The simplistic geometry.

With most modular standards, you get straight modules, and 90° corners, and not much else. This results in a severely geometric look that is not at all reflective of real-world railroad geography. In youth, I spent many hours observing the Erie’s Chicago main line from my school-bus window, as it snaked its way through the valleys. (There are modular standards, such as Free-mo, that are capable of more realistic geography, but they seem to have a limited following, at least around here.)

That crazy-quilt look.

I build modules with clear-finished oak fascias. I have a certain mix of ground cover that I use. The module next to mine has brown-painted fascias, a totally different shade of green on the ground, and a jet-black highway that stops dead at the border. The next module beyond that is built foam-on-a-slab style, with speckled-gray rock cliffs where the fascia would be, and a brownish desert scrub on the ground. I wish it were possible for a modular layout to have the kind of unified, cohesive look that a good Basement Empire has, but who’s going to set—and enforce—an aesthetic standard? And who’s going to tolerate it when the Scenery Police crack down on their creative expression?

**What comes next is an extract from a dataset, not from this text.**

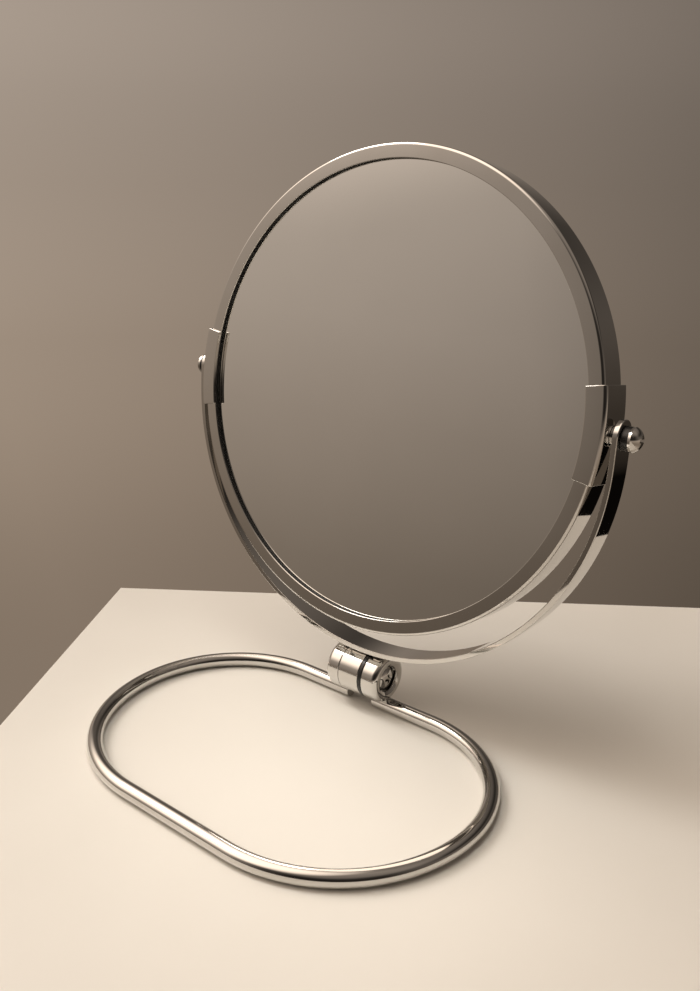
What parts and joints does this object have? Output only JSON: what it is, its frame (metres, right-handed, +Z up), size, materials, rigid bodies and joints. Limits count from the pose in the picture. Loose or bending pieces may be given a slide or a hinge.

Being at the mercy of the worst module in the layout.

I can expend all kinds of effort in making my own modules trouble-free, but my train is still going to break in two at that lumpy one down the line. Supposedly, there are mechanical standards that must be met. The Ntrak handbook devotes several pages to module inspection. In practice, club leaders are loathe to kick out bad modules, lest they alienate the membership. (A former leader of my club once confessed to me that he surreptitiously relaid bad track on somebody else’s Ntrak module. Having run trains over that same module myself, I can only imagine what it must have been like before he did the work.)

I do have a coping strategy for bad modules. I run my most fault-tolerant rolling stock. My Life-Like C-Liners, with a quantity of Micro-Trains-equipped, properly weighted, 40- and 50-foot freight cars in tow, make for a pretty reliable train. Any car that derails or uncouples more than twice gets examined, and either fixed on the spot, or returned to the box. Only if I’m confident that trains are running well do I get out the more finicky stuff, like my 44-tonner, or my modest passenger fleet.

Also being at the mercy of the worst operator on the layout.

Once upon a time, trains ran on DC current. A loop of track had one train on it. If you wanted to run a second train, maybe you divided the loop into blocks, but more likely, you just added another loop. In most situations, a train had a loop all to itself, and therefore so did you. Digital Command Control changed all that. Our practice these days is to power the outer loop with DCC, and run several trains simultaneously. This opens up new opportunities for mayhem. If you’re sharing the line with somebody with bad couplers, or attention-deficit issues, it gets frustrating in a hurry. (One operator at Syracuse was, by my count, responsible for three turnouts left improperly aligned, two rear-end collisions, a derailment that fouled both mains, and several nearby standing cars knocked over while rerailing. As a club officer, it was my duty to discreetly foil a murder plot during teardown Sunday evening.)

The caboose chasing.

Conventional wisdom says that train-show audiences want to see trains in motion, period. They’re not interested in switching moves, or dispatching, or anything that involves stopping the train. Even if they wanted to see something more sophisticated, operator attention spans are typically stretched too thin to permit much of it. So we just let ’em run. Like I said above, it’s a really big circle. Many experienced modellers have drifted away from modular railroading for just this reason—it gets boring after a while.

Why I Persist

Once everything was connected, levelled, and tested, we ran trains, and for the most part, they kept running. I had to banish some troublesome rolling stock, and make some adjustments here and there to modules. I ran my Broadway Limited set for just two laps (the passenger cars were fine, but the lead truck on the GG-1 had some trouble). Spectators enjoyed themselves. Those of us in the operating pit swapped tips, shared horror stories, and compared show deals. We had fun. The next layout will be better.